++++ Entries supplied
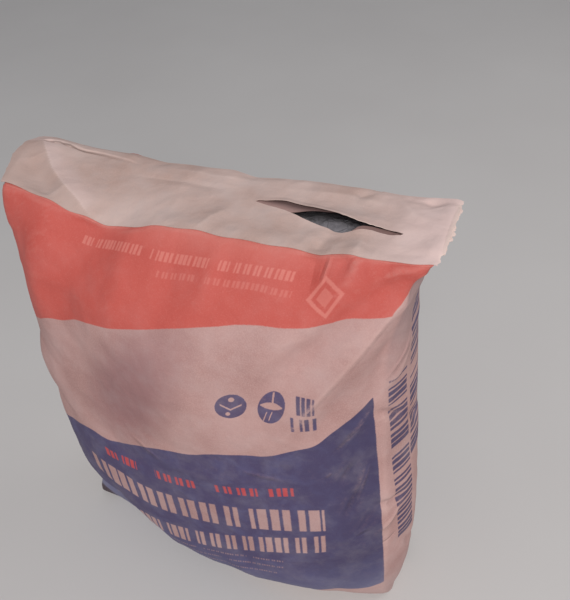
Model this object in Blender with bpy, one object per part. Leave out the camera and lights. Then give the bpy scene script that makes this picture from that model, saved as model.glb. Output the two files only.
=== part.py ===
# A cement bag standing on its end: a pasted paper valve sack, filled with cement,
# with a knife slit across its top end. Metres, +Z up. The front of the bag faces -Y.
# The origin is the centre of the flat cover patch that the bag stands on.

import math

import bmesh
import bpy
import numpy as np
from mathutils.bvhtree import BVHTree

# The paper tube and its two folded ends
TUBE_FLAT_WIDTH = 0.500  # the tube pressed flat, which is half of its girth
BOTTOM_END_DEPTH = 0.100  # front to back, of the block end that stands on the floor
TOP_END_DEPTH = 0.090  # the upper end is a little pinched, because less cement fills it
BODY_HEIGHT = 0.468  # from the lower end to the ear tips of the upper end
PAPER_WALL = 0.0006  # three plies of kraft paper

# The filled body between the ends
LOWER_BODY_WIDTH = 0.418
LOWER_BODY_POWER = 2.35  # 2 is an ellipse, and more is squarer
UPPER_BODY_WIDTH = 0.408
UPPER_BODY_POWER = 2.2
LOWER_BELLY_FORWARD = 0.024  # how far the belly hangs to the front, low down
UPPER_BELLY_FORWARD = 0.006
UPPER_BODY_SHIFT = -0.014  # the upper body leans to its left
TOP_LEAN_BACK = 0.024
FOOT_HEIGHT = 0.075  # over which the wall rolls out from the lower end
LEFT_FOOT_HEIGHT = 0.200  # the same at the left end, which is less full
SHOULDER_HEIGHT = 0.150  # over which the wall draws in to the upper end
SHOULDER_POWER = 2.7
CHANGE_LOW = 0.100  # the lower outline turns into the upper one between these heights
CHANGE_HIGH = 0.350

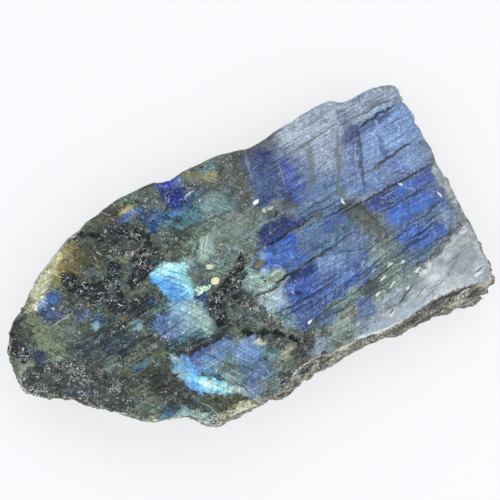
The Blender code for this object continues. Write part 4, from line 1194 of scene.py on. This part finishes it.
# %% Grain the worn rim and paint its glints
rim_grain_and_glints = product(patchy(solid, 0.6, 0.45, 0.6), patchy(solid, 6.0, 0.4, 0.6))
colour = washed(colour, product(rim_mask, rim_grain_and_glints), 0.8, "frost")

++++++++
Aim of the exercise:
Include the first line, the line containing "PAPER_WALL = 0.0006", and every line between them, copied exactly from the material above; output no other line.

Output below:
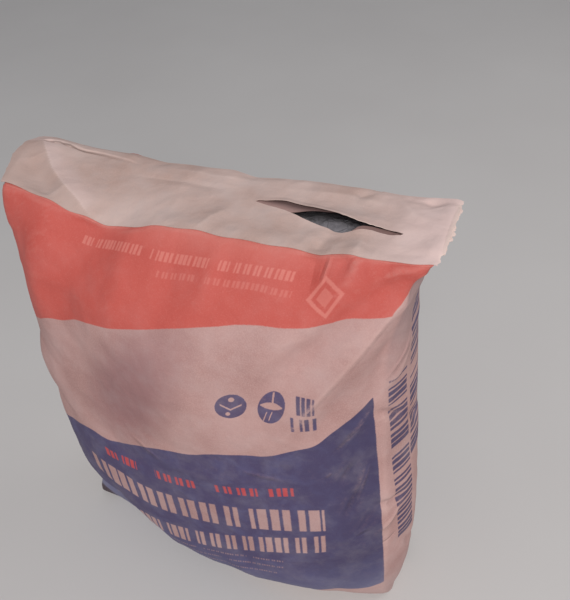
Model this object in Blender with bpy, one object per part. Leave out the camera and lights. Then give the bpy scene script that makes this picture from that model, saved as model.glb. Output the two files only.
=== part.py ===
# A cement bag standing on its end: a pasted paper valve sack, filled with cement,
# with a knife slit across its top end. Metres, +Z up. The front of the bag faces -Y.
# The origin is the centre of the flat cover patch that the bag stands on.

import math

import bmesh
import bpy
import numpy as np
from mathutils.bvhtree import BVHTree

# The paper tube and its two folded ends
TUBE_FLAT_WIDTH = 0.500  # the tube pressed flat, which is half of its girth
BOTTOM_END_DEPTH = 0.100  # front to back, of the block end that stands on the floor
TOP_END_DEPTH = 0.090  # the upper end is a little pinched, because less cement fills it
BODY_HEIGHT = 0.468  # from the lower end to the ear tips of the upper end
PAPER_WALL = 0.0006  # three plies of kraft paper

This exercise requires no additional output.